The incident shows that the machinery of state is far from neutral when questions central to British imperialism are involved. Capitalist democracy claims to defend free speech, democratic rights and personal autonomy. In reality, those rights are conditional, and can be narrowed rapidly when they obstruct the interests of the state.
The selective framing of the Golders Green attack comes amid a wider authoritarian turn against the Palestine movement. The clearest example has been the proscription of Palestine Action.
The High Court ruled the ban unlawful. The government has appealed. Yet thousands have been arrested under terror legislation after holding signs saying, ‘I oppose genocide. I support Palestine Action’. The legal fight continues, but the political message is already clear: solidarity with Palestine is being treated as a threat to public order and national security.
In the same period, the government has pushed through new anti-protest powers allowing police to take the ‘cumulative impact’ of repeated demonstrations into account when deciding whether to impose restrictions. This is one of the most repressive recent curbs on protest in Britain, and it is plainly aimed above all at sustained Palestine demonstrations.
Zionism and imperialism
Israel has long functioned as a gendarme of European and US imperialism in West Asia. From the Balfour Declaration to the present, British imperialism has used Zionism as a prop for its regional strategy while allowing Jews to be made a scapegoat for crimes committed by Western states.
The Nazi Holocaust is rightly remembered as one of history’s greatest crimes. But in British bourgeois mythology, that memory is used selectively. It is invoked to present Israel as permanent victim rather than colonial power, while the crimes of British and Western colonialism are minimised or displaced.
As Israel’s atrocities in Gaza become impossible to conceal, the contradiction sharpens. The state and media identify Israel with Jews as a whole, then accuse all opposition to Israel of antisemitism. This does not protect Jews. It encourages the very confusion on which antisemitism feeds, by telling people that Jewish safety depends on defending Israel.
This is especially dangerous in a period of imperialist decline. As Western capitalism becomes less able to guarantee rising living standards, the ideological justification for imperialism becomes harder to sustain. State institutions are questioned. British claims to liberal tolerance are exposed by the export of war, repression and devastation abroad, and by the restriction of protest at home.

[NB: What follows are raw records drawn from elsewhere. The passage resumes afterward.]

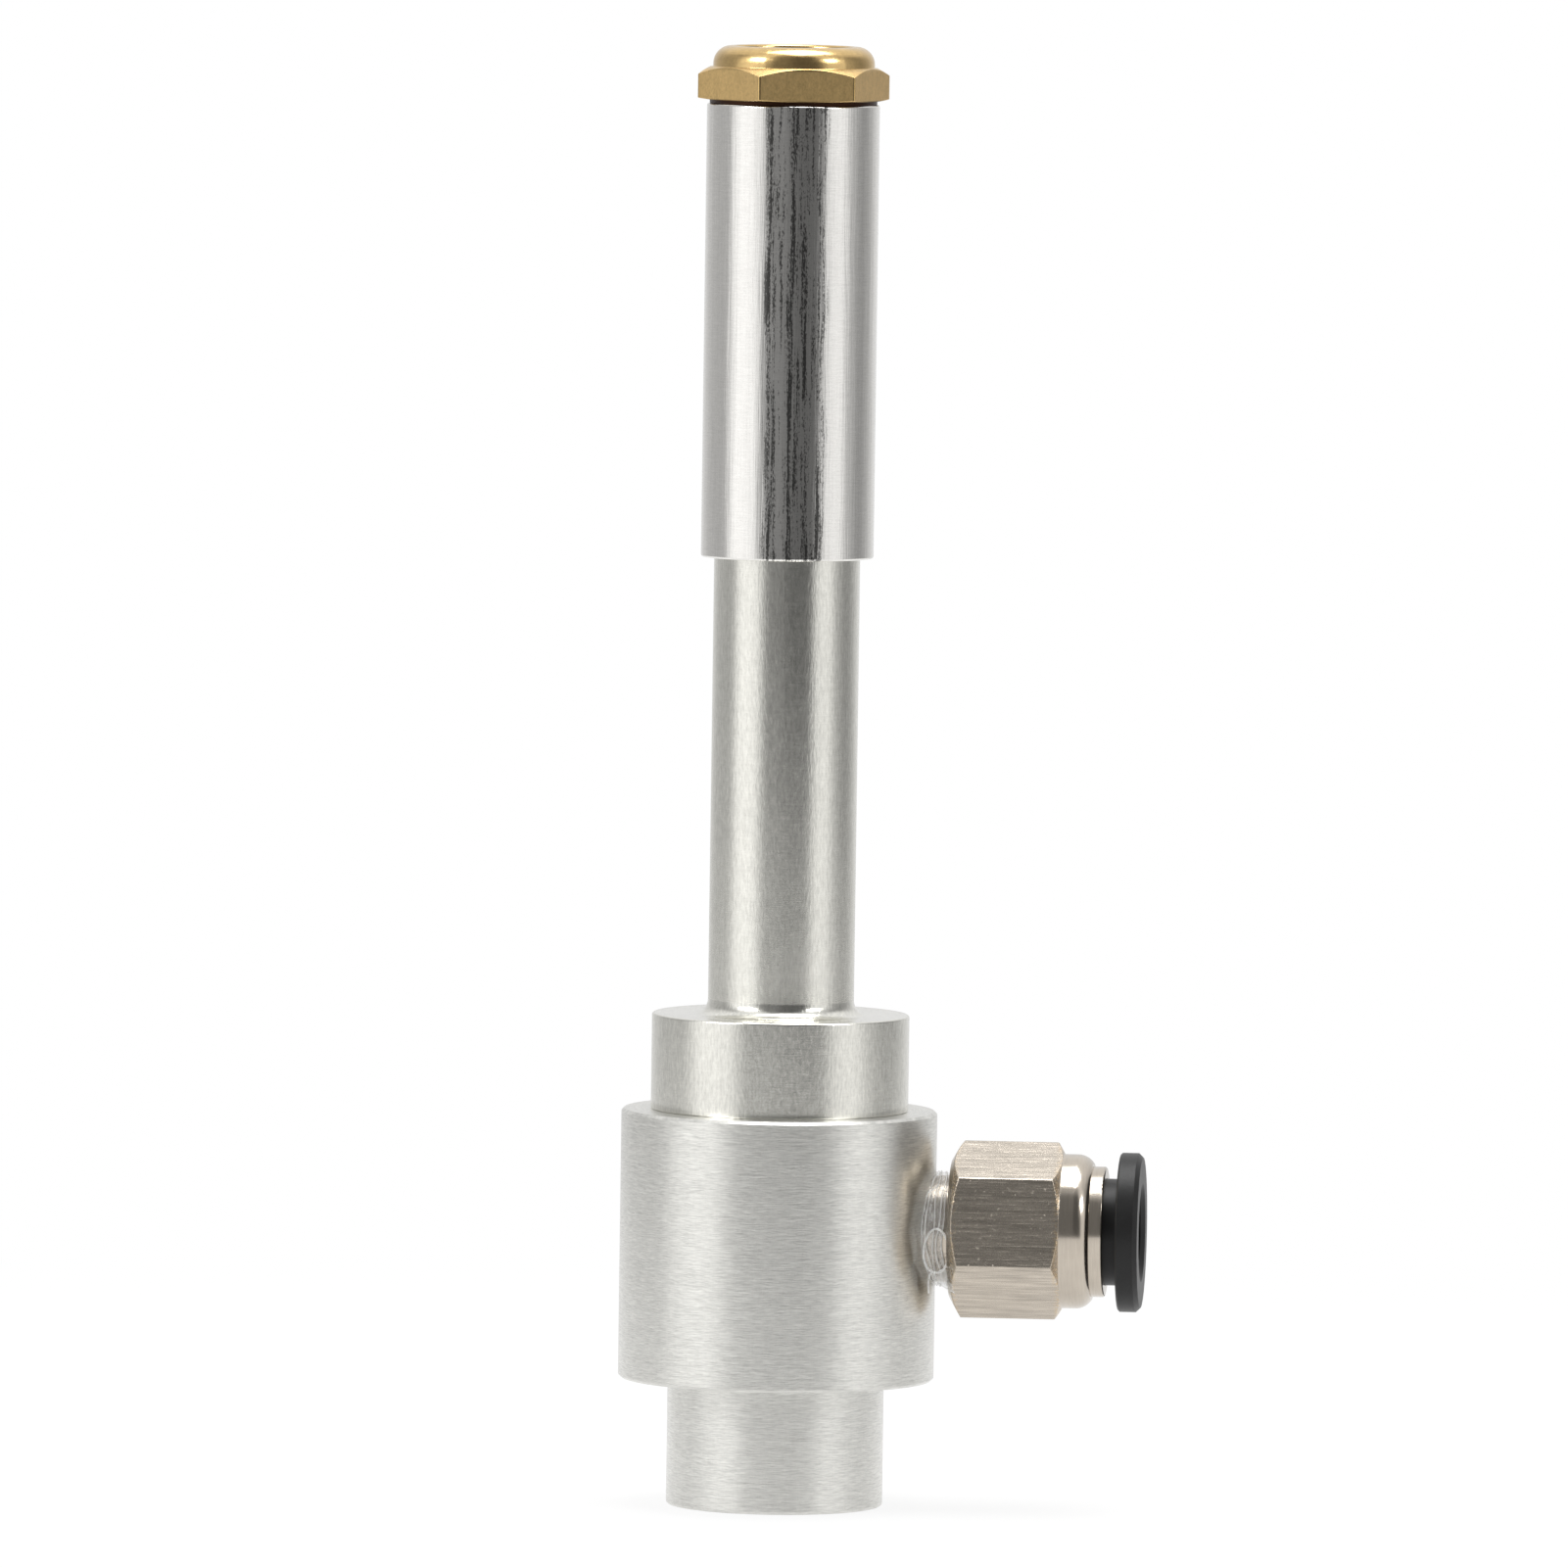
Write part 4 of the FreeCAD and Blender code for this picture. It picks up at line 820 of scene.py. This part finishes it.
# %% [markdown]
# ## Sintered bronze and spring steel
#
# The silencer's disc is made of small round grains pressed together, with air between them. A Voronoi
# texture gives the distance to the nearest of many scattered points, which is just such a heap of
# grains. The hose's grip ring is thin sheet, and takes the turned finish with hardly any rings.

# %% The disc's grains and the grip ring's sheet


def sintered_metal(name, tint):
    """Small round grains pressed together: the distance to the nearest grain's centre is the height, and
    painted shade darkens the pores between them.
    """
    material, pad = finish(name)
    x, y, z = pad.places()
    grains = pad.node("ShaderNodeTexVoronoi", None, {"Vector": pad.vector(x, y, z), "Scale": 2.6})
    # painted shade: the pores between the grains are darkened in the colour, where shade falls
    painted_gap_shade = pad.smooth(grains, 0.25, 0.65)
    base = pad.mix(painted_gap_shade, colour(*tint), colour(tint[0] * 0.2, tint[1] * 0.17, tint[2] * 0.15))
    close(pad, {
        "Base Color": base, "Metallic": 1.0, "Roughness": 0.35 + painted_gap_shade * 0.4,
        "Normal": bump(pad, 0 - grains, 0.25 * MM),
    })
    return material


bronze = sintered_metal("sintered_bronze", (0.6, 0.38, 0.2))
steel = turned_metal("spring_steel", (0.6, 0.6, 0.6), 0.3, 0.001, 0.08, along_x=True)

# %% [markdown]
# ## Plastic and rubber
#
# Moulded plastic is never one flat black. A fine spark texture from the mould breaks up its gloss,
# and the rubber of the seals is duller and a little grey.

# %% The dark soft materials


def moulded(name, tint, roughness, gloss, grain, pitch):
    """A moulded surface with a fine even texture in its height and gloss, of so many bumps to the mm."""
    material, pad = finish(name)
    x, y, z = pad.places()
    texture = pad.noise((x, y, z), (pitch, pitch, pitch), 3.0, 0.6)
    clouds = pad.noise((x, y, z), (0.4, 0.4, 0.4))
    level = 1 + (clouds - 0.5) * 0.4 + (texture - 0.5) * 0.3
    close(pad, {
        "Base Color": pad.tinted(tint, level), "Roughness": roughness + (texture - 0.5) * 0.15,
        "Specular IOR Level": gloss, "Normal": bump(pad, texture * grain),
    })
    return material


black = moulded("black_plastic", (0.011, 0.011, 0.011), 0.4, 0.3, 0.012, 7.0)
rubber = moulded("seal_rubber", (0.03, 0.03, 0.03), 0.6, 0.4, 0.01, 6.0)

# %% [markdown]
# ## Clear film
#
# Clear film is nearly all highlight: thin, slightly rough, with milky folds where it is doubled. It is
# left mostly open by its Alpha, which costs far less than glass and leaves the thread behind it sharp.

# %% The clear film


def clear_film(name):
    """Film that is mostly open: milky in its creases, along its edges and where the noise is high."""
    material, pad = finish(name)
    x, y, z = pad.places()
    folds = pad.noise((x, y, z), (2.4, 0.8, 0.8), 3.0, 0.6)
    crumple = pad.noise((x, y, z), (1.6, 1.6, 1.6), 3.0, 0.7)
    sheet = pad.node("ShaderNodeUVMap", {"uv_map": "grid"})
    down = pad.node("ShaderNodeSeparateXYZ", None, {0: sheet}).output("Y")
    edge = pad.smooth(pad.maths("ABSOLUTE", down - 0.5), 0.4, 0.49)
    crease = pad.node("ShaderNodeAttribute", {"attribute_name": "fold"}, None, "Fac")
    cover = 0.16 + pad.smooth(folds, 0.5, 0.68) * 0.25 + edge * 0.35 + crease * 0.6
    close(pad, {
        "Base Color": colour(0.9, 0.9, 0.89), "Roughness": 0.12, "Alpha": cover,
        "Normal": bump(pad, crumple * 0.3 + folds * 0.1),
    })
    return material


film = clear_film("clear_film")

# %% [markdown]
# ## Finishes on pieces
#
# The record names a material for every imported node, and the table below turns that name into a finish.
# The new surfaces get theirs one by one. Only the silencer's differs from the table, which keeps plain
# turned brass for the pieces inside.

# %% Give every piece its finish
FINISHES = {
    "satin_aluminium": satin, "turned_aluminium": tube_finish, "polished_aluminium": polished,
    "brass": brass, "nickel_plated_brass": nickel, "sintered_bronze": bronze, "black_plastic": black,
    "spring_steel": steel, "seal_rubber": rubber, "clear_film": film,
}


def paint(piece, material):
    """One material over the whole of a piece."""
    piece.data.materials.clear()
    piece.data.materials.append(material)


for subpart in frame["record"]["subparts"]:
    paint(nodes[subpart["node"]], FINISHES[subpart["material_slot"]])
paint(outlet, satin)
paint(tube, tube_finish)
paint(sleeve, polished)
paint(silencer, brass_finish)
paint(fitting, nickel)
for loose in (film_wrap, film_loop, film_strand, film_tail, film_flap):
    paint(loose, film)
print("the packed nodes share", len(FINISHES), "finishes")

# %% [markdown]
# ## The white studio
#
# Polished metal shows the room more than itself. The room here is a formula over the compass
# direction, measured from the camera: a dark side behind the camera, one tall soft lamp to the left,
# a narrower one to the right, grey walls beside them and a white wall at the back. A table of stops
# would do as well, but a sum of lobes has few numbers, and each is one lamp.

# %% The room round the object
CAMERA_AZIMUTH = math.radians(5.0)
LAMPS = (
    # direction in degrees from the camera, half width in degrees, brightness
    (-62, 26, 0.87),
    (62, 19, 0.72),
)
GLOWS = (
    (-16, 15, 0.11),
    (88, 12, 0.20),
    (-104, 30, 0.15),
    (150, 26, 0.34),
    (-150, 28, 0.24),
    (180, 26, 0.40),
)
DARK_SIDE = 0.12
SIDE_WALLS = 0.26


def room(world):
    """Brightness over directions: walls, lamps exp(-(angle / width)^4) and glows exp(-(angle / width)^2).

    Overhead a wide soft box hangs over the back half of the room, so its edge is a height that rises
    towards the camera.
    """
    pad = Pad(world)
    direction = pad.node("ShaderNodeTexCoord").output("Generated")
    split = pad.node("ShaderNodeSeparateXYZ", None, {0: direction})
    x, y, z = [split.output(letter) for letter in "XYZ"]
    turn = pad.maths("ARCTAN2", x, 0 - y) - CAMERA_AZIMUTH
    angle = pad.maths("WRAP", turn * (180 / math.pi), 180.0, -180.0)
    walls = pad.smooth(pad.maths("ABSOLUTE", angle), 25.0, 100.0)
    level = DARK_SIDE + walls * (SIDE_WALLS - DARK_SIDE)
    for towards, width, strength in LAMPS:
        away = pad.maths("WRAP", angle - towards, 180.0, -180.0) / width
        square = away * away
        level = level + pad.maths("EXPONENT", 0 - square * square) * strength
    for towards, width, strength in GLOWS:
        away = pad.maths("WRAP", angle - towards, 180.0, -180.0) / width
        level = level + pad.maths("EXPONENT", 0 - away * away) * strength
    overhead = pad.smooth(z + y * 0.45, 0.6, 0.95)
    level = level + overhead * (0.95 - level)
    path = pad.node("ShaderNodeLightPath")
    seen = path.output("Is Camera Ray")
    light = pad.node("ShaderNodeBackground", None, {"Color": colour(1, 1, 1), "Strength": level})
    white = pad.node("ShaderNodeBackground", None, {"Color": colour(1, 1, 1), "Strength": 1.0})
    mixed = pad.node("ShaderNodeMixShader", None, {0: seen, 1: light, 2: white})
    pad.node("ShaderNodeOutputWorld", None, {"Surface": mixed})


scene = bpy.context.scene
world = bpy.data.worlds.new("white_studio")
world.use_nodes = True
scene.world = world
room(world)
print("the room has", len(LAMPS), "lamps and", len(GLOWS), "glows")

# %% [markdown]
# ## Floor
#
# A round pale floor carries the object's soft shadow. Far out it turns into plain white light for the
# camera, so that no horizon shows. In reflections that light is a little dimmer, which keeps the lowest
# pieces from looking lit from below.

# %% The floor
FLOOR_RADIUS = 330.0
FLOOR_IN_METAL = 0.93


def floor_disc(radius, columns=96):
    """A flat fan of triangles, its rim the radius times the cosine and sine of even angles."""
    column = np.arange(columns)
    turn = column * TAU / columns
    rim = np.stack([radius * np.cos(turn), radius * np.sin(turn), np.zeros(columns)], -1)
    points = np.concatenate([[[0, 0, 0]], rim]) * MM
    faces = np.stack([np.zeros(columns, int), 1 + column, 1 + (column + 1) % columns], -1)
    mesh = bpy.data.meshes.new("pale_floor")
    mesh.from_pydata(points, [], faces)
    disc = bpy.data.objects.new("pale_floor", mesh)
    scene.collection.objects.link(disc)
    return disc


def floor_finish():
    """Pale paint near the object, fading to plain white light, which is a little dimmer in reflections."""
    material, pad = finish("pale_floor")
    x, y, z = pad.places()
    distance = pad.maths("SQRT", x * x + y * y)
    path = pad.node("ShaderNodeLightPath")
    mirrored = path.output("Is Glossy Ray")
    direct = pad.maths("MAXIMUM", path.output("Is Camera Ray"), path.output("Is Transmission Ray"))
    direct = pad.maths("MAXIMUM", direct, mirrored)
    share = direct * (0.86 + pad.smooth(distance, 40.0, 240.0) * 0.14)
    paint_shader = pad.node("ShaderNodeBsdfDiffuse", None, {"Color": colour(0.9, 0.9, 0.9)})
    white = pad.node("ShaderNodeEmission", None, {"Color": colour(1, 1, 1), "Strength": 1.0})
    dimmer = pad.node("ShaderNodeEmission", None, {"Color": colour(1, 1, 1), "Strength": FLOOR_IN_METAL})
    light = pad.node("ShaderNodeMixShader", None, {0: mirrored, 1: white, 2: dimmer})
    mixed = pad.node("ShaderNodeMixShader", None, {0: share, 1: paint_shader, 2: light})
    pad.node("ShaderNodeOutputMaterial", None, {"Surface": mixed})
    print(pad.name, "has", len(pad.tree.nodes), "nodes")
    return material


floor = floor_disc(FLOOR_RADIUS)
paint(floor, floor_finish())

# %% [markdown]
# ## Lamps
#
# Three soft lamps: a large one overhead, which draws the white line along the top of the fitting, and
# two smaller ones high at the front left and right, whose images are the white spots on the brass rim
# and in the fillet at the foot of the tube.

# %% Three soft lamps
LAMP_AIM = (0, 0, 60)


def soft_lamp(name, place, size, power):
    """A square area lamp at `place`, in millimetres, that faces the middle of the object."""
    data = bpy.data.lights.new(name, "AREA")
    data.shape = "SQUARE"
    data.size = size * MM
    data.energy = power
    lamp = bpy.data.objects.new(name, data)
    lamp.location = Vector(place) * MM
    lamp.rotation_euler = (Vector(LAMP_AIM) - Vector(place)).to_track_quat("-Z", "Y").to_euler()
    scene.collection.objects.link(lamp)
    print(name, "is", size, "mm wide with", power, "watts")


soft_lamp("lamp_over", (60, 80, 900), 520, 4.6)
soft_lamp("lamp_front_left", (-700, -528, 640), 360, 3.6)
soft_lamp("lamp_front_right", (800, -390, 640), 280, 2.1)

# %% [markdown]
# ## Camera
#
# The photograph was taken with a long lens from a little above the object, with the camera turned by
# a few degrees and tilted by less than one. So the place is given in millimetres and the lens by its
# focal length in pixels, which is what a photograph can tell.

# %% The camera
CAMERA_DISTANCE = 1650.0
CAMERA_HEIGHT = 175.0
PITCH = math.radians(3.8)
ROLL = math.radians(0.807)
FOCAL_PIXELS = 18674.0
IMAGE_PIXELS = 1601.0
SENSOR = 36.0

sideways = math.sin(CAMERA_AZIMUTH)
straight = math.cos(CAMERA_AZIMUTH)
forward = Vector((-sideways * math.cos(PITCH), straight * math.cos(PITCH), -math.sin(PITCH)))
right = Vector((straight, sideways, 0))
up = right.cross(forward)
turned_right = right * math.cos(ROLL) + up * math.sin(ROLL)
turned_up = up * math.cos(ROLL) - right * math.sin(ROLL)
camera_data = bpy.data.cameras.new("camera")
camera_data.sensor_width = SENSOR
camera_data.lens = FOCAL_PIXELS / IMAGE_PIXELS * SENSOR
camera_data.clip_start = 0.01
camera_data.clip_end = 20.0
camera = bpy.data.objects.new("camera", camera_data)
camera.matrix_world = Matrix((turned_right, turned_up, -forward)).transposed().to_4x4()
camera.location = Vector((CAMERA_DISTANCE * sideways, -CAMERA_DISTANCE * straight, CAMERA_HEIGHT)) * MM
scene.collection.objects.link(camera)
scene.camera = camera
scene.view_settings.view_transform = "Standard"
print("the lens is", round(camera_data.lens), "mm long")
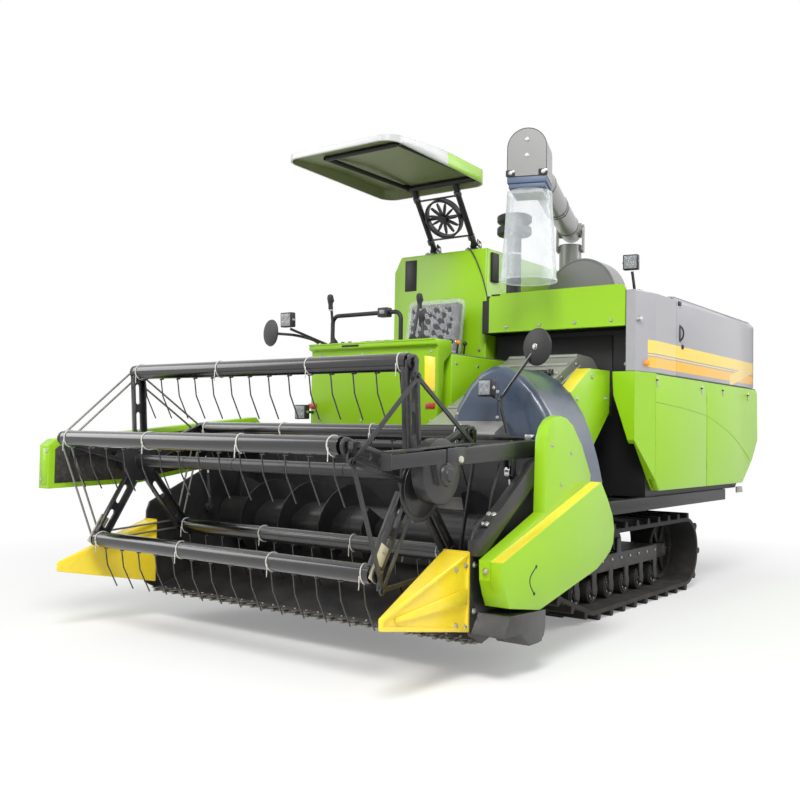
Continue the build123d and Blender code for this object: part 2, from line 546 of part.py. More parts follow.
FAN_Z, FAN_SHAFT = TANK_TOP + 230, 6
FAN_RING, FAN_RING_WALL = 142, 14
RAKE = atan2(POST_FOOT_Y - POST_HEAD_Y, POST_HEAD_Z - TANK_TOP)
fan_middle = Vector(sum(POST_X) / 2, POST_HEAD_Y + (POST_HEAD_Z - FAN_Z) / (POST_HEAD_Z - TANK_TOP)
                    * (POST_FOOT_Y - POST_HEAD_Y), FAN_Z)
fan_axis = Vector(0, -cos(RAKE), -sin(RAKE))
half_gap = (POST_X[1] - POST_X[0]) / 2 - POST_RADIUS - SEAT
with BuildPart() as canopy_fan:
    with BuildSketch(Plane(origin=fan_middle, x_dir=(1, 0, 0), z_dir=fan_axis)):
        Circle(FAN_RING)
        Rectangle(2 * half_gap, 26)
        Circle(FAN_RING - FAN_RING_WALL, mode=Mode.SUBTRACT)
    extrude(amount=20, both=True)
    with BuildSketch(Plane(origin=fan_middle - fan_axis * 20, x_dir=(1, 0, 0), z_dir=fan_axis)):
        Rectangle(2 * FAN_RING - 4, 20)
        Circle(22)
    extrude(amount=6)
    rod(tuple(fan_middle - fan_axis * 18), tuple(fan_middle + fan_axis * 14), FAN_SHAFT)
save(canopy_fan, "canopy_fan")

BLADE_COUNT = 11
with BuildPart() as fan_rotor:
    with BuildSketch(Plane(origin=fan_middle - fan_axis * 6, x_dir=(1, 0, 0), z_dir=fan_axis)):
        Circle(32)
        with PolarLocations(68, BLADE_COUNT):
            Ellipse(50, 9)
        Circle(FAN_SHAFT + RUN, mode=Mode.SUBTRACT)
    extrude(amount=16)
save(fan_rotor, "fan_rotor")

CLEANER_X, CLEANER_Y, CLEANER_RADIUS = 0, 195, 118
with BuildPart() as air_precleaner:
    for z_low, z_high, radius in ((BODY_TOP + SEAT, 2425, 50), (2425, 2488, CLEANER_RADIUS),
                                  (2488, 2508, 55), (2508, 2575, CLEANER_RADIUS)):
        rod((CLEANER_X, CLEANER_Y, z_low), (CLEANER_X, CLEANER_Y, z_high), radius)
save(air_precleaner, "air_precleaner")

with BuildPart() as mirror_right:
    footed_rod((-940, CONSOLE_FRONT + 30, CONSOLE_TOP), (-985, -900, 1690), 10)
    rod((-985, -900, 1690), (-1120, -995, 1698), 10)
    rod((-1118, -988, 1701), (-1124, -1012, 1701), 88)
save(mirror_right, "mirror_right")

with BuildPart() as work_lamps:
    for x, y, z, foot in ((-969, -1000, 1777, (-880, CONSOLE_FRONT + 30, CONSOLE_TOP)),
                          (890, 90, 2145, (890, 150, BODY_TOP))):
        block(x - 48, x + 48, y - 25, y + 25, z - 48, z + 48)
        footed_rod(foot, (x, y, z), 9)
    block(-1033, -937, -855, -805, 1144, 1240)
    rod((-970, CONSOLE_FRONT - SEAT, 1192), (-970, -820, 1192), 9)
save(work_lamps, "work_lamps")

# Unloading auger: a column, a tube that lifts on two trunnions, and a sleeve under its head
EAR_INNER, EAR_THICKNESS, TRUNNION_RADIUS = 100, 14, 25
column_head = Vector(COLUMN_X, COLUMN_Y, COLUMN_TOP)
elbow = column_head + Vector(0, 0, TRUNNION_RISE)
head = Vector(HEAD_X, HEAD_Y, HEAD_Z)
tube_run = (head - elbow).normalized()
cross = Vector(-tube_run.Y, tube_run.X, 0).normalized()
level_run = Vector(tube_run.X, tube_run.Y, 0).normalized()
chute_x = HEAD_X - level_run.X * HEAD_DEPTH / 2
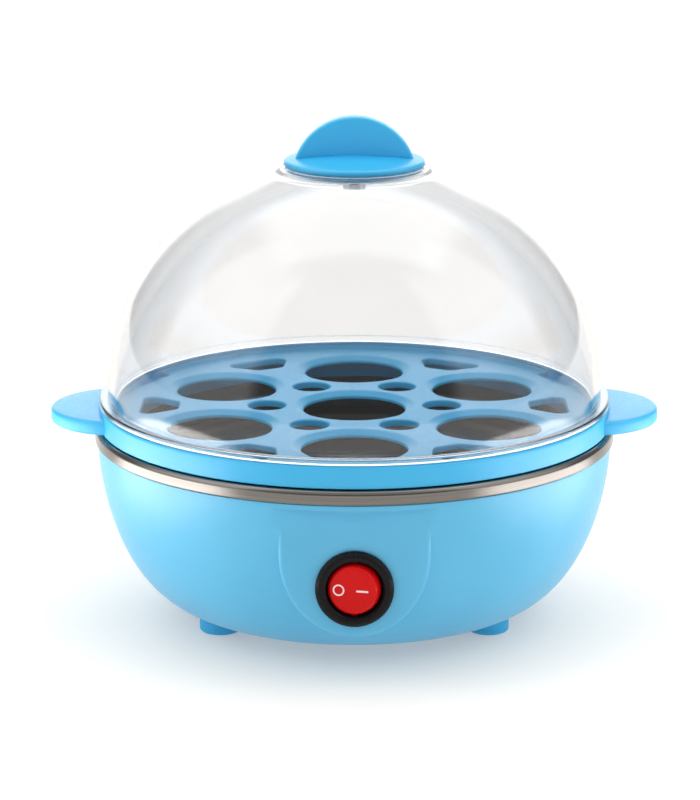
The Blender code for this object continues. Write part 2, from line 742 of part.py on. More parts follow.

Since the Gaza genocide began, successive governments have been alarmed by growing sympathy for Palestine and disaffection with Israel. A mass protest movement, disruptive direct action and widespread opposition to Zionism, including among British Jews, threaten the West’s material and ideological support for Israel.
That is why the British state is using propaganda, policing and the law to reverse the trend and silence dissent. It is not defending Jews from antisemitism. It is defending an imperialist alliance.
That is also why these repressive laws must be denounced and defied. The thousands arrested for displaying placards in support of Palestine Action have taken an important stand. Their action defends the right to protest, pushes back against authoritarian legislation and adds to the pressure to isolate the Zionist state.